Word smatter

I program, speak, and write, primarily about things Solr and Lucene related. I'm a member of the technical staff (and co-founder) at Lucid Imagination
code4lib blog flickr Technorati Profile

Books, books, books

I’ve played with a sample of my personal book data in the past, and really wanted to once (but not for all, by any stretch) get my entire home book collection usable as a fun dataset to feed into Solr.  Thanks to LibraryThing and Delicious Library I have succeeded in very quickly getting the bulk of the books in my house scanned.  First, I purchased a Cue Cat scanner from LibraryThing.  Then I scanned them into my lifetime LibraryThing account.  Unfortunately the export from LibraryThing doesn’t give me as much info as I’d like (subject headings/genres), so I exported the LibraryThing data (through some basic spreadsheet manual massaging) into Delicious Library.  I’m not sure why, but Delicious Library 2 didn’t do the trick of refreshing the data from Amazon, but Delicious Library 1 did.  Then exported that to a tab-delimited file, which is easily indexable into Solr from there.

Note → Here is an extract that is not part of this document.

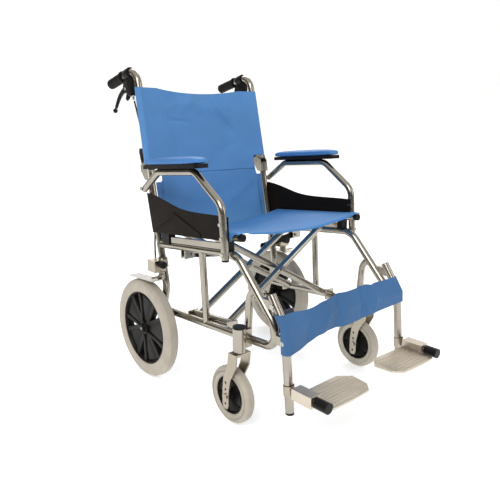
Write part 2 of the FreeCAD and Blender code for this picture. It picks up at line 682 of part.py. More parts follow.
def footplate(side, sign):
    """Ribbed tread with rounded free corners and the boxed knuckle round the hinge rod."""
    low, thick = size("plate_height"), size("plate_thick")

    def at_corner(across, y):
        return Vector(sign * across, y, low)

    corners = [at_corner(211, -372), at_corner(78, -369), at_corner(46, -396), at_corner(52, -446),
               at_corner(76, -470), at_corner(150, -474), at_corner(205, -472), at_corner(211, -462)]
    plate = Part.Face(Part.makePolygon(corners + corners[:1])).extrude(Vector(0, 0, thick))
    for row in range(8):
        y = -386 - 10.5 * row
        rib_low, rib_high = span(sign, 66, 198)
        plate = plate.fuse(Part.makeBox(rib_high - rib_low, 4, 1.4, Vector(rib_low, y - 2, low + thick)))
    x, height = sign * SIDE, size("foot_axis_height")
    knuckle_low, knuckle_high = span(sign, SIDE - 17, SIDE + 15)
    knuckle = Part.makeBox(knuckle_high - knuckle_low, 63, 28, Vector(knuckle_low, -433, height - 14))
    bore = Part.makeCylinder(size("foot_rod_radius") + size("running_gap"), 110, Vector(x, -350, height),
                             Vector(0, -1, 0))
    web_low, web_high = span(sign, 200, SIDE - 10)
    web = Part.makeBox(web_high - web_low, 60, thick, Vector(web_low, -432, low))
    feature(f"footplate_{side}", plate.fuse(web).fuse(knuckle).cut(bore))


# ---------------------------------------------------------------- folding cross brace
def cross_arm(name, sign):
    """Two tubes from a pivot tube on the side given by sign up to a seat rail on the other side."""
    foot, head = sign * size("pivot_plane"), -sign * SIDE
    rise = size("rail_rise")

    bracket_front, bracket_rear = bracket_pair(sign)
    pivot = straight(fold_frame(foot, bracket_front + 5, 0), fold_frame(foot, bracket_rear - 5, 0))
    rail = straight(fold_frame(head, -192, rise), fold_frame(head, 146, rise))
    arms = [straight(fold_frame(foot, along, 0), fold_frame(head, along, rise)) for along in arm_pair(sign)]
    shape = welded((pivot, TUBE), (rail, TUBE), *((arm, STRUT) for arm in arms))
    for along, towards in ((bracket_front, 1), (bracket_rear, -1)):
        end = straight(fold_frame(foot, along + 5 * towards, 0), fold_frame(foot, along + 26 * towards, 0))
        bush = rod(end, TUBE - WALL).cut(rod(end, 6 + size("running_gap")))
        shape = shape.fuse(bush)
    middle_rise = rise * size("pivot_plane") / (size("pivot_plane") + SIDE)
    for along in arm_pair(sign):
        bolt_line = straight(fold_frame(0, along - 12, middle_rise), fold_frame(0, along + 12, middle_rise))
        shape = shape.cut(rod(bolt_line, 5 + size("running_gap")))
    feature(name, shape)


def cross_bolts():
    """The two centre bolts of the cross brace, with heads, nuts and spacers."""
    middle_rise = size("rail_rise") * size("pivot_plane") / (size("pivot_plane") + SIDE)
    pieces = []
    for place, step in ((size("arm_front"), size("arm_step")), (size("arm_rear"), size("arm_step_rear"))):
        line = [fold_frame(0, place + shift, middle_rise) for shift in (-13, step + 13)]
        axis = line[1] - line[0]
        shank = Part.makeCylinder(5, axis.Length, line[0], axis)
        head = Part.makeCylinder(8, 3.5, line[0] - axis.normalize() * 2.3, axis)
        nut = Part.makeCylinder(8, 3.5, line[1] - axis * 1.2, axis)
        pieces.append(shank.fuse(head).fuse(nut))
    feature("cross_bolts", Part.makeCompound(pieces))


def rail_caps(name, sign):
    """Black end plugs of one seat rail."""
    x, rise = sign * SIDE, size("rail_rise")
    pieces = []
    for start, end in ((-192, -203), (146, 151)):
        near, far = fold_frame(x, start, rise), fold_frame(x, end, rise)
        pieces.append(Part.makeCylinder(TUBE - 1, (far - near).Length, near, far - near))
    feature(name, Part.makeCompound(pieces))


def fold_link(side, sign):
    """A flat bar from the ears under the upper rail to the cross arm."""
    start, end = (sign * size("link_outer"), size("link_rise")), (sign * size("link_inner"), 158.2)
    low, high = size("link_place") - 4, size("link_place") + 4

    def eye(place, radius):
        near, far = fold_frame(place[0], low, place[1]), fold_frame(place[0], high, place[1])
        return Part.makeCylinder(radius, (far - near).Length, near, far - near)

    length = math.hypot(end[0] - start[0], end[1] - start[1])
    normal = (-(end[1] - start[1]) / length * 9, (end[0] - start[0]) / length * 9)
    outline = [fold_frame(place[0] + side_of * normal[0], low, place[1] + side_of * normal[1])
               for place, side_of in ((start, 1), (end, 1), (end, -1), (start, -1))]
    bar = Part.Face(Part.makePolygon(outline + outline[:1])).extrude(
        fold_frame(0, high, 0) - fold_frame(0, low, 0))
    bore = rod(straight(fold_frame(start[0], 40, start[1]), fold_frame(start[0], 80, start[1])),
               4 + size("running_gap"))
    feature(f"fold_link_{side}", bar.fuse(eye(start, 11)).fuse(eye(end, 10)).cut(bore))


# ---------------------------------------------------------------- fabric
def arc_sheet(low_point, along, half_width, sag, bulge):
    """A sheet whose cross-section is an arc: half_width each side of the middle, sagging along bulge."""
    left, right = low_point - Vector(half_width, 0, 0), low_point + Vector(half_width, 0, 0)
    step = Vector(bulge).normalize() * size("cloth")
    middle = low_point + Vector(bulge).normalize() * sag
    outline = Part.Wire([Part.Arc(left, middle, right).toShape(),
                         Part.LineSegment(right, right + step).toShape(),
                         Part.Arc(right + step, middle + step, left + step).toShape(),
                         Part.LineSegment(left + step, left).toShape()])
    return Part.Face(outline).extrude(along)


def seat_sling():
    """The seat hangs between the two seat rails in sewn sleeves."""
    rise, gap = size("rail_rise"), 0.1
    start, end = fold_frame(0, -188, rise + TUBE + gap), fold_frame(0, 142, rise + TUBE + gap)
    shape = arc_sheet(start, end - start, SIDE, 18, (0, -math.sin(TILT), -math.cos(TILT)))
    for sign in (-1, 1):
        low, high = fold_frame(sign * SIDE, -188, rise), fold_frame(sign * SIDE, 142, rise)
        shape = shape.fuse(rod(straight(low, high), TUBE + 1.3))
    for sign in (-1, 1):
        low, high = fold_frame(sign * SIDE, -200, rise), fold_frame(sign * SIDE, 152, rise)
        shape = shape.cut(rod(straight(low, high), TUBE + gap))
        for along in arm_pair(-sign):
            foot = fold_frame(-sign * size("pivot_plane"), along, 0)
            shape = shape.cut(rod(straight(foot, fold_frame(sign * SIDE, along, rise)), STRUT + gap))
    feature("seat_sling", shape)


def back_upholstery_upper():
    """The upper back panel, sleeved over both upper posts."""
    lean = Vector(0, size("post_lean"), 1).normalize()
    behind = Vector(0, lean.z, -lean.y)
    start, end = post_point(0, 655), post_point(0, 868)
    shape = arc_sheet(start - behind * (TUBE + size("cloth")), end - start, SIDE - 6, 26, behind)
    for sign in (-1, 1):
        low, high = upper_post_point(sign, 664), upper_post_point(sign, 868)
        shape = shape.fuse(rod(straight(low, high), TUBE + size("cloth")))
    for sign in (-1, 1):
        low, high = upper_post_point(sign, 640), upper_post_point(sign, 876)
        shape = shape.cut(rod(straight(low, high), TUBE + 0.4))
    feature("back_upholstery_upper", shape)


def back_upholstery_lower():
    """The lower back panel between the lower posts, narrower beside the hinges."""
    lean = Vector(0, size("post_lean"), 1).normalize()
    behind = Vector(0, lean.z, -lean.y)
    wide = arc_sheet(post_point(0, 440) - behind * 8, post_point(0, 592) - post_point(0, 440),
                     SIDE - 13, 24, behind)
    narrow = arc_sheet(post_point(0, 592) - behind * 8, post_point(0, 648) - post_point(0, 592),
                       SIDE - 36, 24, behind)
    feature("back_upholstery_lower", wide.fuse(narrow))


def hanger_y(height):
    """Y of a footrest hanger's axis behind the calf strap."""
    return -334 - 0.0714 * (296 - height) if height < 296 else -334 + 0.674 * (height - 296)


def strap_line(heights, offset):
    """(y, z) points beside the hanger's axis, in front of it for a positive offset."""
    return [(hanger_y(height) - offset, height) for height in heights]


STRAP_HEIGHTS = (342, 296, 240)
STRAP_HALF = SIDE + TUBE + 6


def calf_strap():
    """A wide strap across the front of both hangers, turned back round their outer sides."""
    front, inner = strap_line(STRAP_HEIGHTS, 17.4), strap_line(STRAP_HEIGHTS, 15)
    shape = slab(-STRAP_HALF, STRAP_HALF, front + inner[::-1])
    for sign in (-1, 1):
        low, high = span(sign, STRAP_HALF - size("cloth"), STRAP_HALF)
        shape = shape.fuse(slab(low, high, front + strap_line(STRAP_HEIGHTS, -14)[::-1]))
    feature("calf_strap", shape)


def strap_tab():
    """The hook-and-loop tab that closes the strap behind one hanger, between its two lugs."""
    outer, inner = strap_line((326, 296, 278), -19.6), strap_line((326, 296, 278), -17.2)
    feature("calf_strap_tab", slab(-STRAP_HALF, -(SIDE - 62), outer + inner[::-1]))


# ---------------------------------------------------------------- the whole chair
SIDE_PIECES = [side_frame, plastic_fittings, frame_bolts, armrest_tube, arm_pad, skirt_guard, rear_wheel,
               brake_housing, brake_shoe, caster_fork, caster_wheel, footrest_hanger, footplate_bracket,
               footplate, back_post, back_hinge, latch_lever, handle_grip, lever_bracket, brake_lever,
               brake_cable, fold_link]
for make_piece in SIDE_PIECES:
    for chair_side, sign in CHAIR_SIDES:
        make_piece(chair_side, sign)
cross_arm("cross_arm_a", -1)
cross_arm("cross_arm_b", 1)
rail_caps("rail_caps_a", 1)
rail_caps("rail_caps_b", -1)
cross_bolts()
seat_sling()
back_upholstery_upper()
back_upholstery_lower()
calf_strap()
strap_tab()

sheet.clear("E1")
doc.recompute()
for item in doc.Objects:
    if {"Invalid", "Error"} & set(item.State):
        raise SystemExit(f"{item.Name} failed: {item.State}")
os.makedirs("parts", exist_ok=True)
for node in NODES:
    if node.Shape.isNull() or not node.Shape.isValid():
        raise SystemExit(f"{node.Label} has no valid shape")
    node.Shape.exportStep(f"parts/{node.Label}.step")
print(len(NODES), "sub-parts")
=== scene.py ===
"""The looks of a transport wheelchair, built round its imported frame.

Every piece is in metres in the frame's own axes: +Z up, the chair faces -Y, +X is the sitter's left.
"""
import json
import math

import bpy
import numpy as np
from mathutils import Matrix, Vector, noise


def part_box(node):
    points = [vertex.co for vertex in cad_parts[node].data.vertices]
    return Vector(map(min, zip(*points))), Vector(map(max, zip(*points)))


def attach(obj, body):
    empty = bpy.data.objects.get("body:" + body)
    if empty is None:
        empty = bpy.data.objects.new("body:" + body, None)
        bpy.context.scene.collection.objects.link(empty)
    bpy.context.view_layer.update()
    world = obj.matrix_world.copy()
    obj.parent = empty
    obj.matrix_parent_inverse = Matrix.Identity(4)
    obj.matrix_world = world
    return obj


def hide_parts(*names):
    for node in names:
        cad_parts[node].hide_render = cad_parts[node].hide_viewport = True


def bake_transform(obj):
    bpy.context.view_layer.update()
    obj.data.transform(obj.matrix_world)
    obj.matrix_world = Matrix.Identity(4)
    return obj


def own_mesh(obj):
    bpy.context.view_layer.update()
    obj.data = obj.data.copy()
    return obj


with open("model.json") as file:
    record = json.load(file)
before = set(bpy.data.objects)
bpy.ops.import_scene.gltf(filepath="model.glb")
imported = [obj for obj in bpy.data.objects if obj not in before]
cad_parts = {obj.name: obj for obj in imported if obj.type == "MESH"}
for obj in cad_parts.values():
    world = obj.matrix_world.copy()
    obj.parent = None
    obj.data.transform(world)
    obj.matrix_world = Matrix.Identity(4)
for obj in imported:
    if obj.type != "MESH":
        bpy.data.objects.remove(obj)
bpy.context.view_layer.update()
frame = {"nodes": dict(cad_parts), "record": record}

MM = 0.001
SIDES = (("right", -1), ("left", 1))


# ------------------------------------------------------------------ places read from the frame
def middle(node):
    """The centre of a node's box."""
    low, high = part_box(node)
    return (low + high) / 2


SIDE = middle("footrest_hanger_left").x
TUBE = 11 * MM
SLEEVE = TUBE + 1.3 * MM  # inside of the back cloth where it wraps a post
TILT = math.radians(5)
LEAN = 0.205
PIVOT_HEIGHT, RAIL_RISE = 228 * MM, 245 * MM
HANDLE = middle("handle_grip_left").x
HANDLE_SLOPE = 0.24
POST_BACK = 121.3 * MM


def fold_point(across, along, rise):
    """A point by its place across the chair, along the tilted folding axis and square to it."""
    return Vector((across, along * math.cos(TILT) + rise * math.sin(TILT),
                   PIVOT_HEIGHT - along * math.sin(TILT) + rise * math.cos(TILT)))


def post_y(height):
    return POST_BACK + LEAN * height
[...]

I had guessed there’d be around 1000 books in my house, but it turns out that was a bit high - ended up scanning in around 680 books.  There are a number of books that aren’t in Amazon or Library of Congress lookups though, so the LibraryThing collection of mine isn’t entirely complete.

I’ve added a LibraryThing sidebar on my Tumblr site, to show some random covers.

The fun now begins to do something with this data.  First stop will be to use it in my Solr Boot Camp class next week at ApacheCon EU.

I took some book shelf photos that I’ve uploaded to Flickr.

I love books!